I have met many people and groups across the Island and heard about their worrying problems and genuine concerns for the immediate future. I know too, the elected councillors are seized with the urgency attached to improving the situation and the unpleasant recognition that collectively we all need to find the ways out of it. The basic problem, as I see it, is the size of the economy is too small. There is simply not enough money swirling around the Island to provide a better level of wages or to have more consumer spending or to pay for improvements to our infrastructure or to sustain enough revenues to the public sector to fund the services everyone expects. The financial top up from the UK is welcomed but will never be enough to satisfy expectations. We simply must generate more of the green stuff ourselves by selling more elsewhere, importing less and attracting ‘new money’ from outside.
The situation for St Helena, whilst tough, is far from hopeless. There are a variety of opportunities on the horizon. You may think this a bold view but I sincerely believe it. In going out and about widely across the Island I detect a definite appetite amongst many people and businesses to improve their lot. In turn, it is the job of our elected representatives, St Helena’s public services and the Governor’s Office to provide the basis for improvement that others can take forward.
Through the force of the circumstances before us St Helena has embarked, whether you see it as good or otherwise, on a generational change in the way of life that can be sustained. A heavily supported island continuing in relaxed isolation is not likely to be a maintainable business model. It will only encourage more economically active people to move on and distort further the age profile of the Island. The recently circulated draft Labour Market Strategy is a wake-up call to us all. At this moment in time we are a handful of years into the unpredictable process of change. Keeping and attracting younger people to become commercially and professionally active in St Helena, as opposed to taking their talents elsewhere, is a challenge the Island must win.
The generational decisions looming before us to build up the economy will probably mean more people ultimately are employed in the private sector than the public one. It will probably mean the expectation of some of a steady job for life will end. It certainly means we should find a better way to govern ourselves to ensure decision-making in weeks (not years) and individual elected councillors becoming directly responsible politically for the performance of SHG directorates. It will probably mean more public services should be done by the private sector. It will probably mean the remaining public services having to operate with less cash. It will probably mean 8.30 to 4.30 lifestyles will be compromised to increase staff productivity and better customer satisfaction. It will probably mean public support for some things will have to be stopped or switched to other areas. It will probably mean prioritising support for business-generating measures over public service ones. It will mean welcoming in with less misgivings more investors from the world beyond. It will surely mean internet-based business and services impact far more on one’s life than many can currently imagine.
In technical-speak the generational change for St Helena is a transition from a government subsidised economy to a consumer-led one. If our economy is going to grow it will inevitably increase the number of new faces coming to live on the Island.
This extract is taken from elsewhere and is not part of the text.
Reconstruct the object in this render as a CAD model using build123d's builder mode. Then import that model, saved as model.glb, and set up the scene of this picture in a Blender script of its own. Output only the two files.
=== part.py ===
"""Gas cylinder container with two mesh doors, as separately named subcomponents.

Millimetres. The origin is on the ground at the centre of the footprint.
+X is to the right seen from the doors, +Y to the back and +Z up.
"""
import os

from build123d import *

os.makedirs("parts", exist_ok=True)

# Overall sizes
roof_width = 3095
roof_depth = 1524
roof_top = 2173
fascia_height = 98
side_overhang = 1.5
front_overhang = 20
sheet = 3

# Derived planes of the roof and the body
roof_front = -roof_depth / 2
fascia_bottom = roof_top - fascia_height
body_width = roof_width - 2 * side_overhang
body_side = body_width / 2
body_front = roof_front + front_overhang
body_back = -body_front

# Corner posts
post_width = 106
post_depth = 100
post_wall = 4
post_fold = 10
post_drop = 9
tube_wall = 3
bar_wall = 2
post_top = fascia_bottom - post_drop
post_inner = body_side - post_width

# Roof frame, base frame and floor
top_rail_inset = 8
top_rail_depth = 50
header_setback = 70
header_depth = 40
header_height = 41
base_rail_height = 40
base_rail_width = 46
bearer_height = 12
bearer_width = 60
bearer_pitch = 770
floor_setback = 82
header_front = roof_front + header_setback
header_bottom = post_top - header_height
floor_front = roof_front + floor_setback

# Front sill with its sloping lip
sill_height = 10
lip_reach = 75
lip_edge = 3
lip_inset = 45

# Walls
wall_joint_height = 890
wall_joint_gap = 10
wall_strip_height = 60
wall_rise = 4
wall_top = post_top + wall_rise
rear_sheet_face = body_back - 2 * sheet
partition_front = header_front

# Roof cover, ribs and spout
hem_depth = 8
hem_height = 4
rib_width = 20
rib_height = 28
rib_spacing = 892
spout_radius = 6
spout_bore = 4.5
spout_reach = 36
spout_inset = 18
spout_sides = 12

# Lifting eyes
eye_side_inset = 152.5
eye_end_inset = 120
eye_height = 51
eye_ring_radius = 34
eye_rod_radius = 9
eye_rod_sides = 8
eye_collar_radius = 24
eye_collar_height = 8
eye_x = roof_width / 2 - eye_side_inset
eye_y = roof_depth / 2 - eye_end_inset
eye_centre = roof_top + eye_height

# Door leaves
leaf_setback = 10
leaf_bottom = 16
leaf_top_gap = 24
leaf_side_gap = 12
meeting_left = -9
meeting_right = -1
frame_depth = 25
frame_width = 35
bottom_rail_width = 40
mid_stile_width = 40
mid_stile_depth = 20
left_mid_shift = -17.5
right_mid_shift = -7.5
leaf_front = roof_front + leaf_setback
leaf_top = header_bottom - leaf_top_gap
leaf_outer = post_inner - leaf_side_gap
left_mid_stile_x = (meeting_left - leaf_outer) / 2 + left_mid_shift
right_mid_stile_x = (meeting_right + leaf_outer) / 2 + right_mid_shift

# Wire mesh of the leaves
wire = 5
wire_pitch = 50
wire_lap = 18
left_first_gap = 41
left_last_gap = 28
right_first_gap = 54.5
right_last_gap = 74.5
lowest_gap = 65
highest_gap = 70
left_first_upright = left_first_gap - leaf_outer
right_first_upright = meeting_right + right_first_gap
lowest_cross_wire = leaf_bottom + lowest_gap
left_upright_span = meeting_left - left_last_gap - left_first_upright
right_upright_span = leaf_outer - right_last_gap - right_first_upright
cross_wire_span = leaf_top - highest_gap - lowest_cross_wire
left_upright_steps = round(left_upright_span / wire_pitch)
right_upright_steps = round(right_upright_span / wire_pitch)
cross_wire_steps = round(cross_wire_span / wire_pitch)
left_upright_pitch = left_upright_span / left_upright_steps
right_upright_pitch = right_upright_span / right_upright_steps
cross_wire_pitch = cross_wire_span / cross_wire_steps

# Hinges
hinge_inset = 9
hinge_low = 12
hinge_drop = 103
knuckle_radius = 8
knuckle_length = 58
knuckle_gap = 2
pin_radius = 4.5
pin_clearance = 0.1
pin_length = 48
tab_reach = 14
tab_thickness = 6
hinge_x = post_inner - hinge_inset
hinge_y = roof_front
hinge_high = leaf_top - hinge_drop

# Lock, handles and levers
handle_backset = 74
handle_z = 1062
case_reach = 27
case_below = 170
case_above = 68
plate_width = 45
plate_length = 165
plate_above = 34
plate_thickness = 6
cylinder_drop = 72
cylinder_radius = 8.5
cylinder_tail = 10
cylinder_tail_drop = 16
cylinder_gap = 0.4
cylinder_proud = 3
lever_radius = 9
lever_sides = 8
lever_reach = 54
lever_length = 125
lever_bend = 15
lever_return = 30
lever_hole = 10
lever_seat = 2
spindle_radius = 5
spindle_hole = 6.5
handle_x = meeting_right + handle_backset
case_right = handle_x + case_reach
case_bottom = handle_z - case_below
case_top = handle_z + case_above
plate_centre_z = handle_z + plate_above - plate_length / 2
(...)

Look around at Cayman, Jersey or Bermuda, this is the norm on the economically successful overseas territories and Crown dependencies and if St Helena is to be successful eventually it will be the same for us.
So, what is the Governor’s Office going to do? We will concentrate our efforts on where we can add value to support the elected councillors, the public sector, business and community organisations. In particular, approaches to future governance and building economic prospects for the Island. Five areas of work have been identified:
- Improving political accountability, uphold the Constitution and support prompt decision-making by working with elected representatives on putting in place the best ways of getting things done
- Providing active support to reforms within SHG, especially their present initiatives to be more effective and streamlined
- Supporting SHG and other agencies to pursue and land every realistic economic development opportunity
- Supporting SHG to implement successfully and as quickly as possible its important infrastructure programme and pursue every credible option to improve air access arrangements
- Ensuring St Helena’s international obligations are progressed, including FCO and other externally funded work on marine protection, marine safety, policing improvements, immigration modernisation, safeguarding, economic promotion, as well as supporting community-based improvement projects.
Now is not the time to lose faith. Now is the time to re-double our efforts. The fibre optic cable, new wind and solar farms and sorting out Rupert’s are on the horizon. Investors are out there to be encouraged. Niche diving, fishing, nature and history tourism will take root where we package it attractively and the Napoleon Bicentenary will showcase our Island globally. New business opportunities with the arrival of affordable high speed internet will be there to exploit and golf, spa and smart developments for well-to-do paying clientele have been proposed. I see us on the cusp of improvement not the cusp of decline. With a positive outlook we can make the first path the generator of a bold future for St Helena. The latter one has no place here.